*Goal of the exercise:* Please write out the complete listing that follows, exactly as it reads.

*Provided data:*
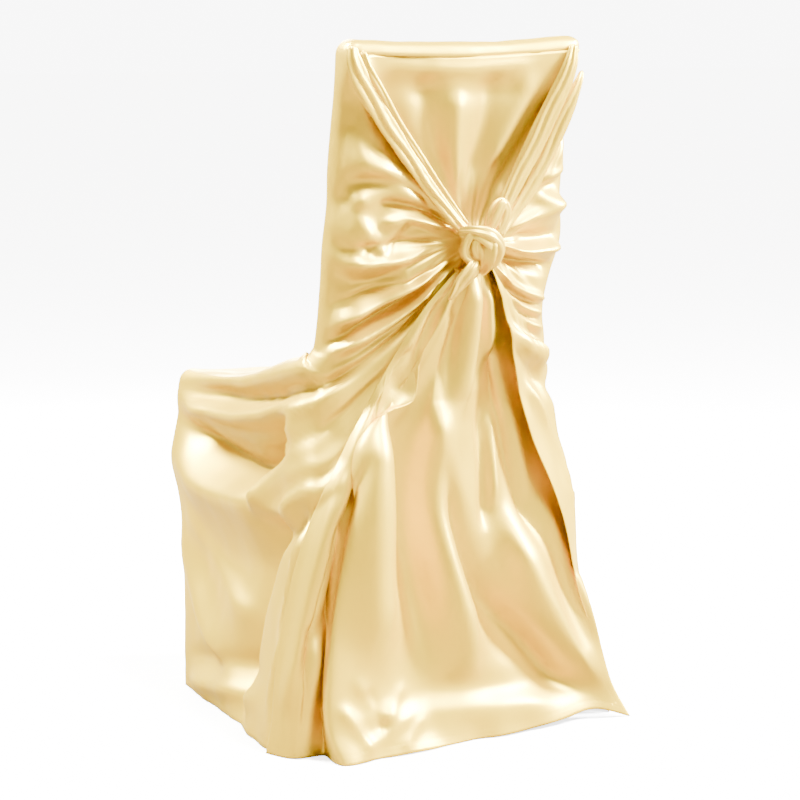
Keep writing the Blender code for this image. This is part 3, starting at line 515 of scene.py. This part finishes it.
# The panel behind: from the hood's strip, narrow at the knot, wide on the floor.
# Its ribs and folds are in millimetres, and all else is in metres.
panel = dict(
    rows=232, steps=14, depth=1.75,
    upper=(
        (0.672, 0.016, 0.041, 0.0180), (0.698, 0.017, 0.040, 0.0060), (0.708, -0.002, 0.056, 0.0000),
        (0.722, -0.040, 0.082, -0.0060), (0.750, -0.082, 0.108, -0.0085), (0.800, -0.122, 0.136, -0.0080),
        (0.860, -0.158, 0.166, -0.0050), (0.925, -0.168, 0.177, -0.0010), (0.9412, -0.170, 0.182, -0.0006),
    ),
    levels=(0.652, 0.600, 0.520, 0.430, 0.290, 0.150, 0.050, 0.000),
    ribs=(
        ("left edge", (-12, -58, -108, -158, -222, -254, -256, -262),
         (30, 28, 26, 24, 8, -6, -16, -24), 0),
        ("strip ridge", (-8, -48, -94, -150, -202, -232, -240, -246),
         (32, 32, 34, 36, 32, 26, 24, 22), 0),
        ("left trough", (-3, -36, -76, -136, -178, -196, -196, -200),
         (30, 27, 26, 24, 18, 14, 20, 28), 0),
        ("front edge", (0, -26, -70, -140, -184, -212, -216, -203),
         (32, 34, 38, 46, 52, 56, 66, 86), 0),
        ("left billow", (6, -18, -52, -104, -136, -150, -154, -150),
         (31, 30, 36, 48, 60, 62, 66, 82), 0),
        ("soft trough", (12, 0, -26, -58, -80, -80, -78, -80),
         (30, 24, 24, 30, 38, 44, 56, 78), 0),
        ("centre billow", (20, 18, 6, 0, -6, 2, 4, 4),
         (29, 30, 36, 42, 54, 62, 60, 70), 0),
        ("centre trough", (27, 36, 44, 52, 60, 74, 86, 88),
         (26, 20, 20, 22, 32, 42, 56, 68), 2),
        ("right billow", (34, 56, 78, 100, 118, 140, 166, 170),
         (22, 20, 22, 26, 40, 52, 56, 66), 9),
        ("right hollow", (40, 76, 104, 134, 160, 184, 212, 226),
         (18, 12, 10, 12, 26, 44, 54, 62), 15),
        ("right edge", (52, 94, 128, 162, 196, 224, 254, 278),
         (12, 8, 6, 10, 22, 46, 62, 76), 0),
    ),
    folds=(
        ("hood ridge", -150, 929, 0, 925, 150, 931, 10, 9, 2.2, 1.8, 1),
        ("hood hollow", -140, 902, 0, 896, 140, 904, 18, 14, -2.6, 2, 1),
        ("strip pleat", -152, 410, -218, 240, -254, 0, 6, 7, 8, 1.6, 1.4),
        ("strip gap", -138, 420, -204, 240, -238, 0, 6, 6, -12, 1.6, 1.4),
        ("corner pocket", -140, 868, -170, 900, -178, 938, 6, 10, -5, 1.6, 0.6),
        ("corner light", -120, 880, -150, 912, -160, 940, 10, 14, 4, 1.8, 0.8),
        ("upper dark one", -140, 920, -104, 862, -40, 780, 26, 28, -5.5, 2, 0.6),
        ("upper dark two", -60, 930, -45, 852, -6, 764, 24, 22, -5, 2, 0.6),
        ("upper light", -10, 915, -8, 836, 8, 750, 20, 20, 5, 2, 0.6),
        ("upper dark three", 50, 927, 38, 848, 26, 750, 22, 22, -5, 2, 0.6),
        ("upper right light", 110, 930, 84, 860, 40, 780, 22, 22, 5, 2, 0.6),
        ("upper right shade", 160, 905, 108, 812, 60, 738, 14, 14, -6, 1.9, 0.8),
        ("streak dark", -75, 560, -86, 380, -40, 53, 16, 24, -17, 1.8, 1.5),
        ("left billow", -112, 480, -140, 312, -124, 90, 26, 30, 13, 2, 1.3),
        ("centre light", -12, 540, -22, 309, 36, 63, 26, 22, 14, 1.6, 1.3),
        ("long diagonal", -34, 450, 58, 190, 255, 18, 24, 15, -18, 1.7, 1.5),
        ("right bright", 86, 330, 150, 160, 250, 45, 26, 26, 14, 1.6, 1),
        ("right dark", 76, 573, 90, 416, 156, 230, 18, 18, -14, 1.8, 1.4),
        ("knot light", 15, 655, 18, 560, 4, 440, 11, 14, 9, 1.5, 1.8),
        ("knot light right", 46, 640, 58, 573, 71, 520, 7, 7, 5, 1.6, 1.5),
        ("knot dark right", 36, 640, 38, 560, 44, 480, 8, 8, -5.5, 1.6, 1.5),
        ("short dark one", -30, 630, -49, 552, -60, 470, 8, 10, -3.2, 1.7, 1.6),
        ("short light one", -20, 620, -29, 532, -44, 430, 9, 10, 3.4, 1.7, 1.8),
        ("short dark two", 0, 610, -10, 526, -24, 430, 8, 9, -3.4, 1.7, 1.6),
        ("streak two", 55, 490, 57, 370, 52, 280, 10, 10, -6, 1.8, 1.2),
        ("light three", 78, 470, 75, 388, 68, 310, 10, 10, 5, 1.8, 1),
        ("pool crest", -215, 56, 0, 44, 262, 30, 26, 18, 3.6, 1.9, 0.8),
        ("above crest", -80, 84, 73, 70, 230, 56, 16, 22, -3.6, 1.9, 1),
        ("crumple one", -180, 120, -148, 74, -122, 42, 10, 14, 2.8, 1.6, 0.8),
        ("crumple two", -124, 36, -112, 66, -80, 94, 10, 12, 2.2, 1.7, 1),
        ("crumple three", -185, 4, -130, 30, -70, 50, 12, 11, 2.4, 1.7, 1),
        ("crumple four", -108, 2, -88, 24, -50, 46, 10, 11, 2, 1.7, 0.8),
        ("crumple shade", -156, 98, -140, 62, -130, 20, 10, 10, -3, 1.7, 0.8),
        ("hem fold", -206, 85, -176, 42, -152, 2, 9, 11, 3.6, 1.6, 1),
        ("right light", 150, 345, 200, 210, 262, 70, 14, 12, 6, 1.8, 1.2),
    ),
    uneven=((0.0030, 0.090, 4.4, 0.6),), crumple=((0.0030, 0.045, 2.6, 0.7),), crumpleReach=0.110,
    gather=dict(first=(19.0, 0.9), second=(37.0, 0.0), share=0.5, height=0.010, reach=0.160),
    knot=(0.028, 0.690), knotGap=0.010, kneeStand=0.024, kneeBlend=0.030, riseFade=0.250,
    followFrom=(0.890, 0.050), hemTop=0.620, clear=0.0040, outside=0.0024, outsideTop=0.655,
    outsideShare=0.62, slant=0.75, slantShare=0.12, freeEdge=0.220, back=0.300, reach=0.318,
    strip=0.938, farWall=0.250, blurs=5, spreads=2,
)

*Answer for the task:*
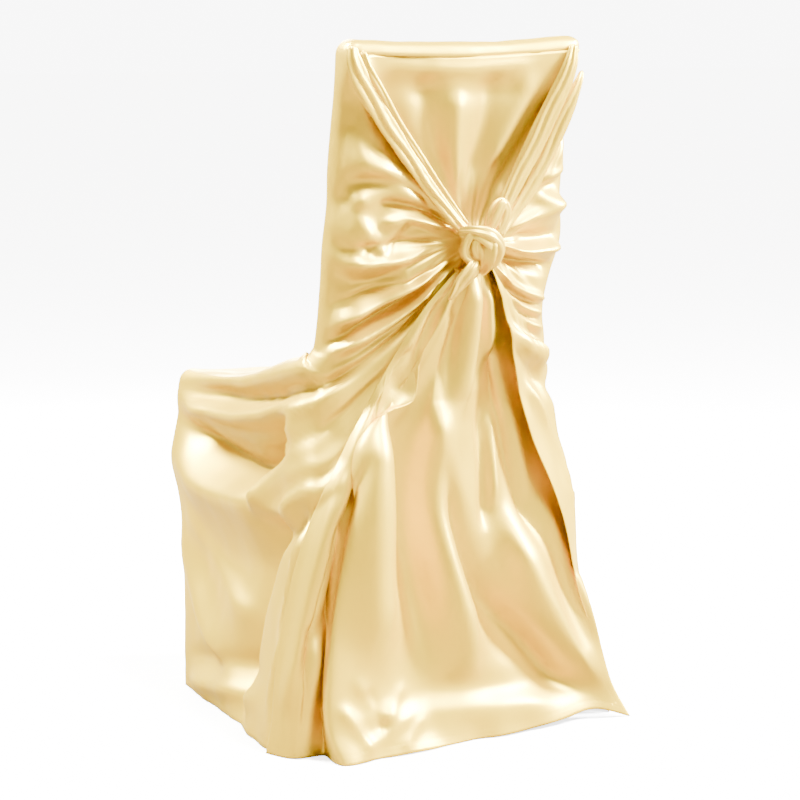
Keep writing the Blender code for this image. This is part 3, starting at line 515 of scene.py. This part finishes it.
# The panel behind: from the hood's strip, narrow at the knot, wide on the floor.
# Its ribs and folds are in millimetres, and all else is in metres.
panel = dict(
    rows=232, steps=14, depth=1.75,
    upper=(
        (0.672, 0.016, 0.041, 0.0180), (0.698, 0.017, 0.040, 0.0060), (0.708, -0.002, 0.056, 0.0000),
        (0.722, -0.040, 0.082, -0.0060), (0.750, -0.082, 0.108, -0.0085), (0.800, -0.122, 0.136, -0.0080),
        (0.860, -0.158, 0.166, -0.0050), (0.925, -0.168, 0.177, -0.0010), (0.9412, -0.170, 0.182, -0.0006),
    ),
    levels=(0.652, 0.600, 0.520, 0.430, 0.290, 0.150, 0.050, 0.000),
    ribs=(
        ("left edge", (-12, -58, -108, -158, -222, -254, -256, -262),
         (30, 28, 26, 24, 8, -6, -16, -24), 0),
        ("strip ridge", (-8, -48, -94, -150, -202, -232, -240, -246),
         (32, 32, 34, 36, 32, 26, 24, 22), 0),
        ("left trough", (-3, -36, -76, -136, -178, -196, -196, -200),
         (30, 27, 26, 24, 18, 14, 20, 28), 0),
        ("front edge", (0, -26, -70, -140, -184, -212, -216, -203),
         (32, 34, 38, 46, 52, 56, 66, 86), 0),
        ("left billow", (6, -18, -52, -104, -136, -150, -154, -150),
         (31, 30, 36, 48, 60, 62, 66, 82), 0),
        ("soft trough", (12, 0, -26, -58, -80, -80, -78, -80),
         (30, 24, 24, 30, 38, 44, 56, 78), 0),
        ("centre billow", (20, 18, 6, 0, -6, 2, 4, 4),
         (29, 30, 36, 42, 54, 62, 60, 70), 0),
        ("centre trough", (27, 36, 44, 52, 60, 74, 86, 88),
         (26, 20, 20, 22, 32, 42, 56, 68), 2),
        ("right billow", (34, 56, 78, 100, 118, 140, 166, 170),
         (22, 20, 22, 26, 40, 52, 56, 66), 9),
        ("right hollow", (40, 76, 104, 134, 160, 184, 212, 226),
         (18, 12, 10, 12, 26, 44, 54, 62), 15),
        ("right edge", (52, 94, 128, 162, 196, 224, 254, 278),
         (12, 8, 6, 10, 22, 46, 62, 76), 0),
    ),
    folds=(
        ("hood ridge", -150, 929, 0, 925, 150, 931, 10, 9, 2.2, 1.8, 1),
        ("hood hollow", -140, 902, 0, 896, 140, 904, 18, 14, -2.6, 2, 1),
        ("strip pleat", -152, 410, -218, 240, -254, 0, 6, 7, 8, 1.6, 1.4),
        ("strip gap", -138, 420, -204, 240, -238, 0, 6, 6, -12, 1.6, 1.4),
        ("corner pocket", -140, 868, -170, 900, -178, 938, 6, 10, -5, 1.6, 0.6),
        ("corner light", -120, 880, -150, 912, -160, 940, 10, 14, 4, 1.8, 0.8),
        ("upper dark one", -140, 920, -104, 862, -40, 780, 26, 28, -5.5, 2, 0.6),
        ("upper dark two", -60, 930, -45, 852, -6, 764, 24, 22, -5, 2, 0.6),
        ("upper light", -10, 915, -8, 836, 8, 750, 20, 20, 5, 2, 0.6),
        ("upper dark three", 50, 927, 38, 848, 26, 750, 22, 22, -5, 2, 0.6),
        ("upper right light", 110, 930, 84, 860, 40, 780, 22, 22, 5, 2, 0.6),
        ("upper right shade", 160, 905, 108, 812, 60, 738, 14, 14, -6, 1.9, 0.8),
        ("streak dark", -75, 560, -86, 380, -40, 53, 16, 24, -17, 1.8, 1.5),
        ("left billow", -112, 480, -140, 312, -124, 90, 26, 30, 13, 2, 1.3),
        ("centre light", -12, 540, -22, 309, 36, 63, 26, 22, 14, 1.6, 1.3),
        ("long diagonal", -34, 450, 58, 190, 255, 18, 24, 15, -18, 1.7, 1.5),
        ("right bright", 86, 330, 150, 160, 250, 45, 26, 26, 14, 1.6, 1),
        ("right dark", 76, 573, 90, 416, 156, 230, 18, 18, -14, 1.8, 1.4),
        ("knot light", 15, 655, 18, 560, 4, 440, 11, 14, 9, 1.5, 1.8),
        ("knot light right", 46, 640, 58, 573, 71, 520, 7, 7, 5, 1.6, 1.5),
        ("knot dark right", 36, 640, 38, 560, 44, 480, 8, 8, -5.5, 1.6, 1.5),
        ("short dark one", -30, 630, -49, 552, -60, 470, 8, 10, -3.2, 1.7, 1.6),
        ("short light one", -20, 620, -29, 532, -44, 430, 9, 10, 3.4, 1.7, 1.8),
        ("short dark two", 0, 610, -10, 526, -24, 430, 8, 9, -3.4, 1.7, 1.6),
        ("streak two", 55, 490, 57, 370, 52, 280, 10, 10, -6, 1.8, 1.2),
        ("light three", 78, 470, 75, 388, 68, 310, 10, 10, 5, 1.8, 1),
        ("pool crest", -215, 56, 0, 44, 262, 30, 26, 18, 3.6, 1.9, 0.8),
        ("above crest", -80, 84, 73, 70, 230, 56, 16, 22, -3.6, 1.9, 1),
        ("crumple one", -180, 120, -148, 74, -122, 42, 10, 14, 2.8, 1.6, 0.8),
        ("crumple two", -124, 36, -112, 66, -80, 94, 10, 12, 2.2, 1.7, 1),
        ("crumple three", -185, 4, -130, 30, -70, 50, 12, 11, 2.4, 1.7, 1),
        ("crumple four", -108, 2, -88, 24, -50, 46, 10, 11, 2, 1.7, 0.8),
        ("crumple shade", -156, 98, -140, 62, -130, 20, 10, 10, -3, 1.7, 0.8),
        ("hem fold", -206, 85, -176, 42, -152, 2, 9, 11, 3.6, 1.6, 1),
        ("right light", 150, 345, 200, 210, 262, 70, 14, 12, 6, 1.8, 1.2),
    ),
    uneven=((0.0030, 0.090, 4.4, 0.6),), crumple=((0.0030, 0.045, 2.6, 0.7),), crumpleReach=0.110,
    gather=dict(first=(19.0, 0.9), second=(37.0, 0.0), share=0.5, height=0.010, reach=0.160),
    knot=(0.028, 0.690), knotGap=0.010, kneeStand=0.024, kneeBlend=0.030, riseFade=0.250,
    followFrom=(0.890, 0.050), hemTop=0.620, clear=0.0040, outside=0.0024, outsideTop=0.655,
    outsideShare=0.62, slant=0.75, slantShare=0.12, freeEdge=0.220, back=0.300, reach=0.318,
    strip=0.938, farWall=0.250, blurs=5, spreads=2,
)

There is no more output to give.